SPORT FISHING: What reassurances regarding a National Ocean Policy and its effect on access to fishing could you offer the recreational-fishing community?
OBAMA: Responsibly managing our nation’s oceans, coasts, and Great Lakes will keep them healthy for their users today and tomorrow. We are working to ensure that fishermen can access the local waters they care most about and that those waters support healthy, vibrant populations of fish.
By establishing a National Ocean Policy, I made it a priority of the federal government to ensure a proactive approach to improving the conservation of the ocean, our coasts and the Great Lakes. We are developing regional plans that bring the states together with regional stakeholders to make sure everyone has the opportunity to enjoy this shared resource, and that residents in each region can tailor its management to suit their local needs. This policy cuts away red tape and redundancy to best serve the local communities that depend on our oceans and waters.
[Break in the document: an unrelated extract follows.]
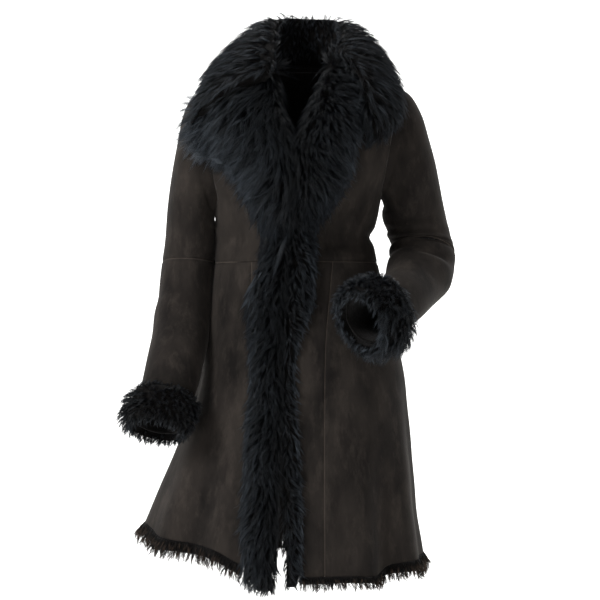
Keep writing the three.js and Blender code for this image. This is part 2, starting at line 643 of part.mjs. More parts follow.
// Body panel between two angles that may change with height, whose rows run between two heights that may
// change with angle
function bodyPanel(fromAngle, toAngle, heightAt, rows, levelled = 0) {
  const middle = heightAt(0.5, 0);
  const columns = Math.max(Math.round(Math.abs(toAngle(middle) - fromAngle(middle)) / COLUMN_ANGLE), 2);
  const pointAt = (u, v) => {
    const angleFor = (z) => lerp(fromAngle(z) + seamAngle(z), toAngle(z) - seamAngle(z), u);
    const guess = heightAt(angleFor(middle), v);
    const z = heightAt(angleFor(guess), v);
    return bodyPoint(angleFor(z), z);
  };
  return wallGeometry(pointAt, columns, rows, levelled);
}

// Bodice rows by share of the way from neck to waist
function bodiceHeight(_, v) {
  const last = BODICE_ROWS.length - 1;
  const at = Math.min(Math.max(v, 0), 1) * last;
  const i = Math.min(Math.floor(at), last - 1);
  const overshoot = (v - Math.min(Math.max(v, 0), 1)) * (WAIST_Z - NECK_Z);
  const z = lerp(BODICE_ROWS[i], BODICE_ROWS[i + 1], at - i) + overshoot;
  return Math.max(z, WAIST_Z + SEAM / 2);
}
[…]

Some claim that this kind of planning is intended to deprive fishermen of access to our ocean waters. Nothing could be further from the truth. Instead, our goal is to allow all users of the ocean — including recreational fishermen — to have a voice in how our ocean waters are managed.
Recreational fishermen have an important role to play in this policy, and we have gone to great lengths to ensure their voices are heard as part of the process. We’ve asked each region to bring fishermen into the decision-making process to create more opportunities for sport fishermen to share what works for them in the parts of the coast they know best.